It seems we hear about it in increasing frequency nowadays; a friend or family member is scheduled for carpal tunnel surgery. What is carpal tunnel, and why is it becoming so commonplace?
There actually is a carpal tunnel, which is a small duct at the base of the hand where the median nerve and tendons lie. When these tendons become aggravated, the tunnel may decrease in size due to swelling which in turn squeezes the median nerve. This condition can cause numbness and/or weakness in the hand and wrist and pain. Causes are varied, although popular belief that repetitive movement is one that has little clinical data to back it up. Many doctors hold that people who develop carpal tunnel syndrome are actually predisposed to do so as their carpal tunnels are simply smaller than those of other people.
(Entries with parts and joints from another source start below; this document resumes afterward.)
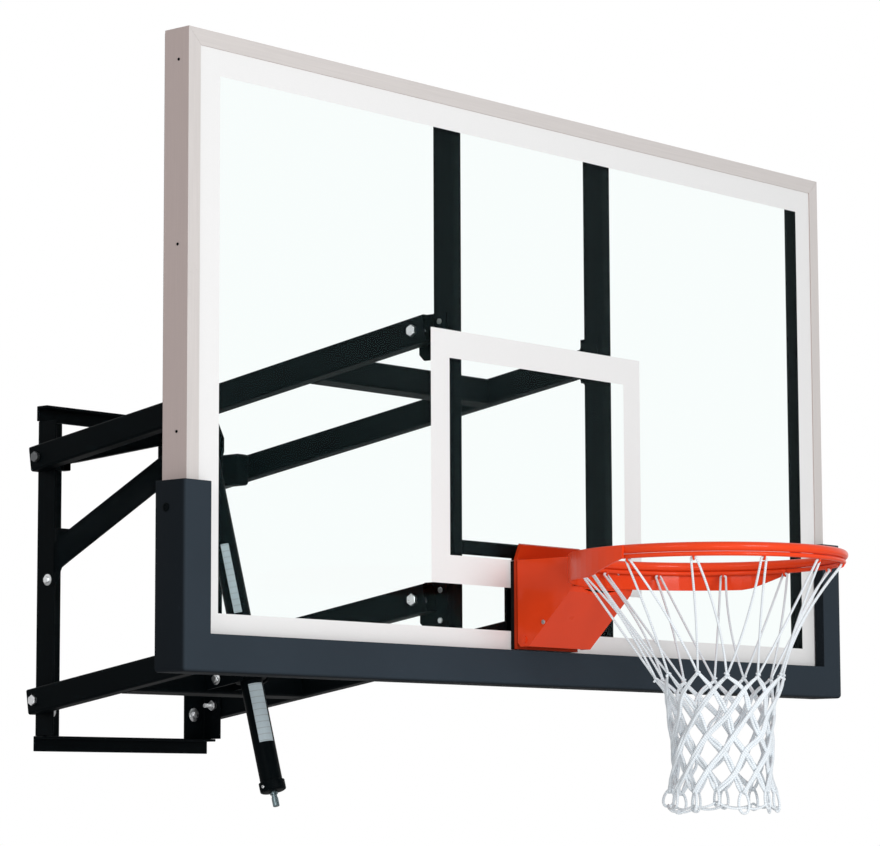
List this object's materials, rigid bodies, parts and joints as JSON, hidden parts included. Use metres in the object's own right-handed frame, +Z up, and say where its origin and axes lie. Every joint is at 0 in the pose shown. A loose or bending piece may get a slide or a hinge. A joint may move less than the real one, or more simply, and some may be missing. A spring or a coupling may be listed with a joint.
{
  "type": "wall-mounted basketball hoop",
  "caption": "Adjustable wall-mounted basketball hoop: framed glass board on a swinging arm frame with a crank jack, sprung rim and cord net.",
  "frame": {"origin": "on the wall plane, at the middle of the wall frame's height and width", "axes": "+X to the right for a player who faces the board, +Y into the wall, +Z up"},
  "size_m": [1.8846, 1.7466, 1.3132],
  "materials": {
    "black": "satin",
    "zinc": "satin",
    "aluminium": "satin",
    "glass": "gloss",
    "pad": "matte",
    "gasket": "matte",
    "orange": "gloss",
    "net": "matte"
  },
  "bodies": {
    "wall_frame": {"wall_rail_left": "black", "wall_rail_right": "black", "wall_bar_top": "black", "wall_bar_bottom": "black", "wall_pivot_bolt_upper_left": "zinc", "wall_pivot_bolt_upper_right": "zinc", "wall_pivot_bolt_lower_left": "zinc", "wall_pivot_bolt_lower_right": "zinc", "jack_strut_left": "black", "jack_strut_right": "black", "jack_tie_left": "black", "jack_tie_right": "black", "jack_hanger": "black", "jack_pin": "zinc"},
    "upper_arms": {"upper_arm_left": "black", "upper_arm_right": "black", "upper_cross_tube": "black"},
    "lower_arms": {"lower_arm_left": "black", "lower_arm_right": "black", "lower_cross_tube": "black"},
    "board": {"board_frame_left": "aluminium", "board_frame_right": "aluminium", "board_frame_top": "aluminium", "board_frame_bottom": "aluminium", "glass": "glass", "steel_rail_left": "black", "steel_rail_right": "black", "steel_rail_top": "black", "steel_rail_bottom": "black", "board_support_left": "black", "board_support_right": "black", "board_bracket_upper_left": "black", "board_bracket_upper_right": "black", "board_bracket_lower_left": "black", "board_bracket_lower_right": "black", "board_pivot_bolt_upper_left": "zinc", "board_pivot_bolt_upper_right": "zinc", "board_pivot_bolt_lower_left": "zinc", "board_pivot_bolt_lower_right": "zinc", "edge_pad": "pad", "rim_backing_plate": "black", "rim_gasket": "gasket", "rim_mount_plate": "orange", "rim_hinge_pin": "zinc", "spring_stud_left": "zinc", "spring_stud_right": "zinc", "rim_spring_left": "zinc", "rim_spring_right": "zinc"},
    "rim": {"rim_bracket": "orange", "rim_ring": "orange", "net_rod": "orange", "rim_brace": "orange", "net": "net"},
    "jack_upper": {"jack_outer_tube": "black", "jack_drive_nut": "zinc"},
    "jack_lower": {"jack_inner_tube": "black", "jack_trunnion": "black", "jack_cap": "black"},
    "crank": {"crank_screw": "zinc"}
  },
  "joints": [
    {"name": "upper_arms_swing", "type": "hinge", "parent": "wall_frame", "child": "upper_arms", "pos_m": [0, -0.03302, 0.24003], "axis": [1, 0, 0], "range_deg": [0, 45]},
    {"name": "lower_arms_swing", "type": "hinge", "parent": "wall_frame", "child": "lower_arms", "pos_m": [0, -0.03302, -0.24765], "axis": [1, 0, 0], "range_deg": [0, 45.5]},
    {"name": "board_level", "type": "hinge", "parent": "upper_arms", "child": "board", "pos_m": [0, -1.04235, 0.39448], "axis": [1, 0, 0], "range_deg": [-45.5, 0]},
    {"name": "jack_swing", "type": "hinge", "parent": "wall_frame", "child": "jack_upper", "pos_m": [0, -0.2319, 0.28194], "axis": [1, 0, 0], "range_deg": [0, 10.2]},
    {"name": "jack_slide", "type": "slide", "parent": "jack_upper", "child": "jack_lower", "axis": [0, -0.2736, -0.9618], "range_m": [0, 0.238]},
    {"name": "crank_turn", "type": "hinge", "parent": "jack_lower", "child": "crank", "pos_m": [0, -0.40563, -0.32883], "axis": [0, -0.2736, -0.9618], "continuous": true},
    {"name": "rim_breakaway", "type": "hinge", "parent": "board", "child": "rim", "pos_m": [0, -1.1503, -0.16127], "axis": [1, 0, 0], "range_deg": [0, 25], "stiffness_Nm_per_rad": 600, "springref_deg": -34.38, "deforming": ["rim_spring_left", "rim_spring_right"]}
  ],
  "couplings": [
    {"joint": "lower_arms_swing", "follows": "upper_arms_swing", "ratio": 1},
    {"joint": "board_level", "follows": "upper_arms_swing", "ratio": -1},
    {"joint": "jack_swing", "follows": "upper_arms_swing", "ratio": 0.22428},
    {"joint": "jack_slide", "follows": "upper_arms_swing", "m_per_rad": 0.30107}
  ]
}
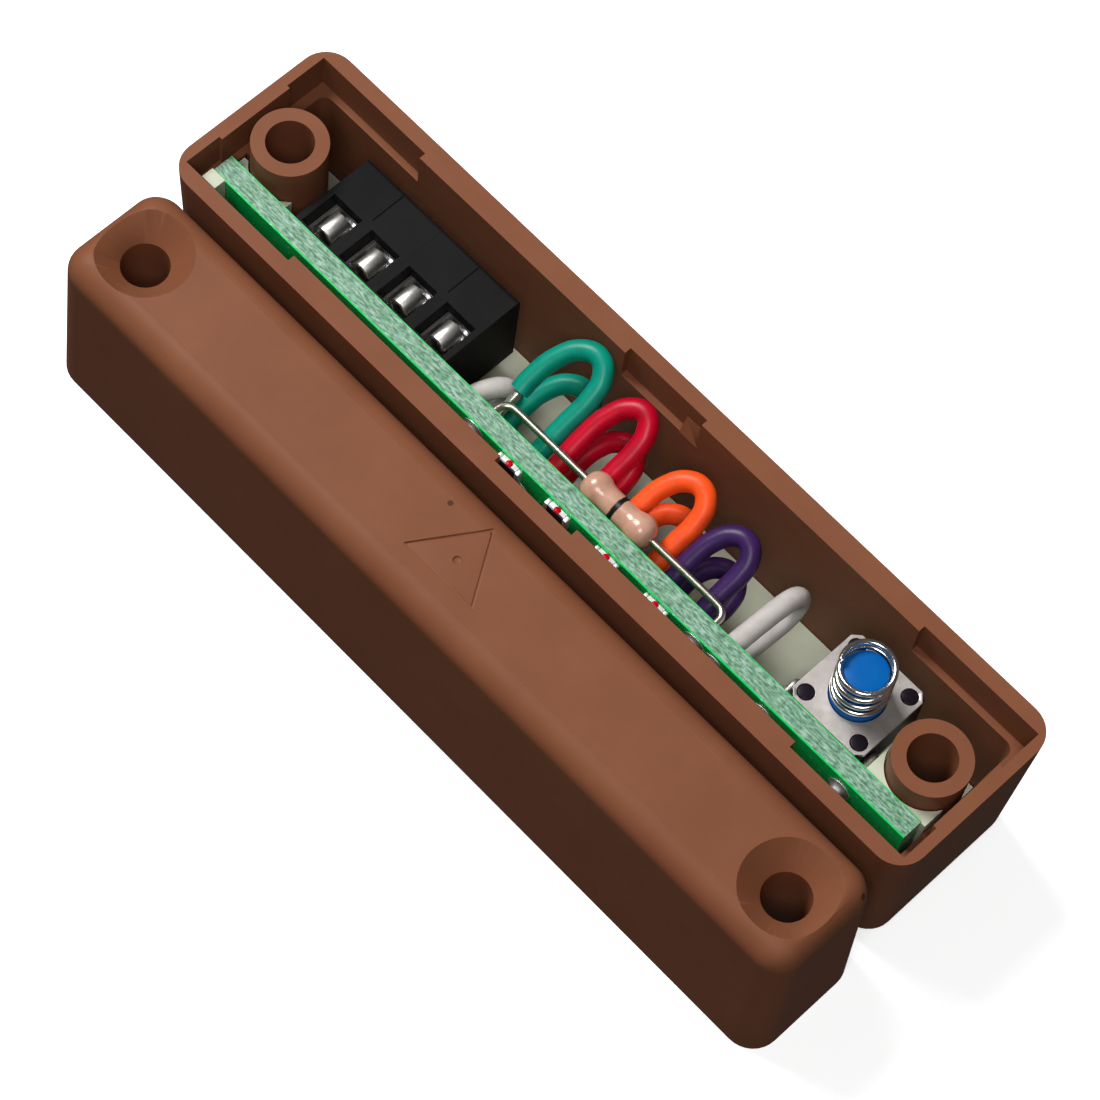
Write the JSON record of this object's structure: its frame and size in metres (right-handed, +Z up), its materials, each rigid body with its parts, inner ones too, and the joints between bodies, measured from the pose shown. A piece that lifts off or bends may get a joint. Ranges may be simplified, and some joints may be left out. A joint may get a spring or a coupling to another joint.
{
  "type": "door contact sensor",
  "caption": "Surface door contact: an open sensor half with a circuit board, screw terminals, wire loops and a sprung tamper switch, and a magnet half beside it.",
  "frame": {"origin": "middle of the footprint of the two halves side by side, on the surface that they lie on", "axes": "+X along both halves, from the terminal end to the tamper switch end; +Y from the magnet half to the sensor half; +Z up, out of the sensor half's open mounting side"},
  "size_m": [0.065, 0.024, 0.0164],
  "materials": {
    "case_brown": "moulded brown plastic, satin",
    "carrier_white": "moulded off-white plastic",
    "board_green": "green solder mask over glass fibre",
    "solder": "bright solder",
    "terminal_black": "moulded black plastic",
    "plated_metal": "nickel-plated brass and steel",
    "tinned_copper": "tinned copper wire",
    "chip_ceramic": "white alumina with a black film",
    "red_adhesive": "cured red adhesive",
    "link_beige": "beige lacquer with one black band",
    "reed_glass": "clear green glass",
    "reed_alloy": "nickel-iron strip",
    "switch_black": "moulded black plastic",
    "switch_plate": "stamped steel plate",
    "stem_blue": "moulded blue plastic",
    "spring_wire": "bright spring steel wire",
    "screw_steel": "zinc-plated steel",
    "magnet_grey": "sintered magnet",
    "wire_green": "soft vinyl insulation",
    "wire_red": "soft vinyl insulation",
    "wire_orange": "soft vinyl insulation",
    "wire_purple": "soft vinyl insulation",
    "wire_white": "soft vinyl insulation"
  },
  "bodies": {
    "sensor_half": {"sensor_housing": "case_brown", "inner_carrier": "carrier_white", "circuit_board": "board_green", "solder_joints": "solder", "terminal_block_left": "terminal_black", "terminal_block_right": "terminal_black", "contact_bars": "plated_metal", "green_loop_upper": "wire_green", "green_loop_lower": "wire_green", "red_loop_upper": "wire_red", "red_loop_lower": "wire_red", "orange_loop_upper": "wire_orange", "orange_loop_lower": "wire_orange", "purple_loop_upper": "wire_purple", "purple_loop_lower": "wire_purple", "white_loop_left": "wire_white", "white_loop_right": "wire_white", "loop_conductors": "tinned_copper", "link_resistor": "link_beige", "link_leads": "tinned_copper", "chip_resistors": "chip_ceramic", "chip_caps": "solder", "adhesive_dots": "red_adhesive", "reed_glass": "reed_glass", "reed_blade_fixed": "reed_alloy", "reed_lead": "reed_alloy", "switch_base": "switch_black", "switch_cover": "switch_plate", "switch_dome": "plated_metal", "switch_legs": "plated_metal"},
    "magnet_half": {"magnet_housing": "case_brown", "bar_magnet": "magnet_grey", "magnet_cradle": "carrier_white", "magnet_base_plate": "case_brown"},
    "reed_blade": {"reed_blade_moving": "reed_alloy"},
    "tamper_spring": {"tamper_spring": "spring_wire"},
    "switch_plunger": {"switch_stem": "stem_blue"},
    "clamp_screw_1": {"terminal_screw_1": "screw_steel"},
    "clamp_screw_2": {"terminal_screw_2": "screw_steel"},
    "clamp_screw_3": {"terminal_screw_3": "screw_steel"},
    "clamp_screw_4": {"terminal_screw_4": "screw_steel"},
    "clamp_ring_1": {"terminal_clamp_1": "plated_metal"},
    "clamp_ring_2": {"terminal_clamp_2": "plated_metal"},
    "clamp_ring_3": {"terminal_clamp_3": "plated_metal"},
    "clamp_ring_4": {"terminal_clamp_4": "plated_metal"}
  },
  "joints": [
    {"name": "magnet_travel", "type": "slide", "parent": "sensor_half", "child": "magnet_half", "axis": [0, -1, 0], "range_m": [0, 0.03]},
    {"name": "reed_blade_spring", "type": "hinge", "parent": "sensor_half", "child": "reed_blade", "pos_m": [0.00575, 0.00362, 0.00375], "axis": [0, 0, -1], "range_deg": [0, 1]},
    {"name": "tamper_spring_press", "type": "slide", "parent": "sensor_half", "child": "tamper_spring", "axis": [0, 0, -1], "range_m": [0, 0.00065], "stiffness_N_per_m": 300, "deforming": ["tamper_spring"]},
    {"name": "switch_plunger_press", "type": "slide", "parent": "sensor_half", "child": "switch_plunger", "axis": [0, 0, -1], "range_m": [0, 0.00025], "deforming": ["switch_dome"]},
    {"name": "clamp_screw_1_turn", "type": "hinge", "parent": "sensor_half", "child": "clamp_screw_1", "pos_m": [-0.02335, 0.0076, 0.0089], "axis": [0, -1, 0], "range_deg": [0, 900]},
    {"name": "clamp_ring_1_rise", "type": "slide", "parent": "sensor_half", "child": "clamp_ring_1", "axis": [0, 1, 0], "range_m": [0, 0.001]},
    {"name": "clamp_screw_2_turn", "type": "hinge", "parent": "sensor_half", "child": "clamp_screw_2", "pos_m": [-0.01985, 0.0076, 0.0089], "axis": [0, -1, 0], "range_deg": [0, 900]},
    {"name": "clamp_ring_2_rise", "type": "slide", "parent": "sensor_half", "child": "clamp_ring_2", "axis": [0, 1, 0], "range_m": [0, 0.001]},
    {"name": "clamp_screw_3_turn", "type": "hinge", "parent": "sensor_half", "child": "clamp_screw_3", "pos_m": [-0.01635, 0.0076, 0.0089], "axis": [0, -1, 0], "range_deg": [0, 900]},
    {"name": "clamp_ring_3_rise", "type": "slide", "parent": "sensor_half", "child": "clamp_ring_3", "axis": [0, 1, 0], "range_m": [0, 0.001]},
    {"name": "clamp_screw_4_turn", "type": "hinge", "parent": "sensor_half", "child": "clamp_screw_4", "pos_m": [-0.01285, 0.0076, 0.0089], "axis": [0, -1, 0], "range_deg": [0, 900]},
    {"name": "clamp_ring_4_rise", "type": "slide", "parent": "sensor_half", "child": "clamp_ring_4", "axis": [0, 1, 0], "range_m": [0, 0.001]}
  ],
  "couplings": [
    {"joint": "reed_blade_spring", "follows": "magnet_travel", "rad_per_m": 0.58},
    {"joint": "switch_plunger_press", "follows": "tamper_spring_press", "ratio": 0.3846},
    {"joint": "clamp_screw_1_turn", "follows": "clamp_ring_1_rise", "rad_per_m": 15708},
    {"joint": "clamp_screw_2_turn", "follows": "clamp_ring_2_rise", "rad_per_m": 15708},
    {"joint": "clamp_screw_3_turn", "follows": "clamp_ring_3_rise", "rad_per_m": 15708},
    {"joint": "clamp_screw_4_turn", "follows": "clamp_ring_4_rise", "rad_per_m": 15708}
  ]
}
Before recommending carpal tunnel surgery, doctors generally provide an extremely thorough examination to rule out bursitis or tendonitis, which mimic the symptoms of carpal tunnel. The Tunnel test and the Phalen test are two common procedures used to make the diagnosis. The Tunnel test involves a tapping on the median nerve; if substantial tingling or an electric shock-like feeling is experienced by the patient, the test is positive for carpal tunnel syndrome. Another test is the Phalen, which requires the patient to place the back of the hands together at the carpal site, lift the arms over the head and point the fingers of both hands downward and away. The existence of any tingling or numbness after one minute could indicate carpal tunnel syndrome.
When carpal tunnel surgery seems the only recourse to alleviate the pain and numbness, it usually means the patient has been treated under alternative methods unsuccessfully. There are two procedures considered for carpal tunnel surgery. The first is an open release surgery, the most traditional method. A two inch incision is made to facilitate the cutting of the carpal ligament, which enlarges the carpal tunnel. The advantage to this procedure is the out-patient status and minimal anesthesia.
The second method for carpal tunnel surgery is endoscopic. This procedure generally has a quicker recovery rate and less post-surgery pain. Two small incisions are made with this method; one in the wrist and one in the palm of the hand. A miniscule camera attached to a delicate tube is inserted to provide the surgeon a close-up view on a screen of the carpal ligament, which is cut to open the tunnel. The endoscopic method also uses local anesthesia as an out-patient and results in less scar formation.
The best way to treat carpal tunnel surgery is in prevention; however, when carpal tunnel surgery is required, it is comforting to know that the majority of patients have a full recovery. Maintaining a safe workplace and supporting your wrists may mean that carpal tunnel surgery can be avoided.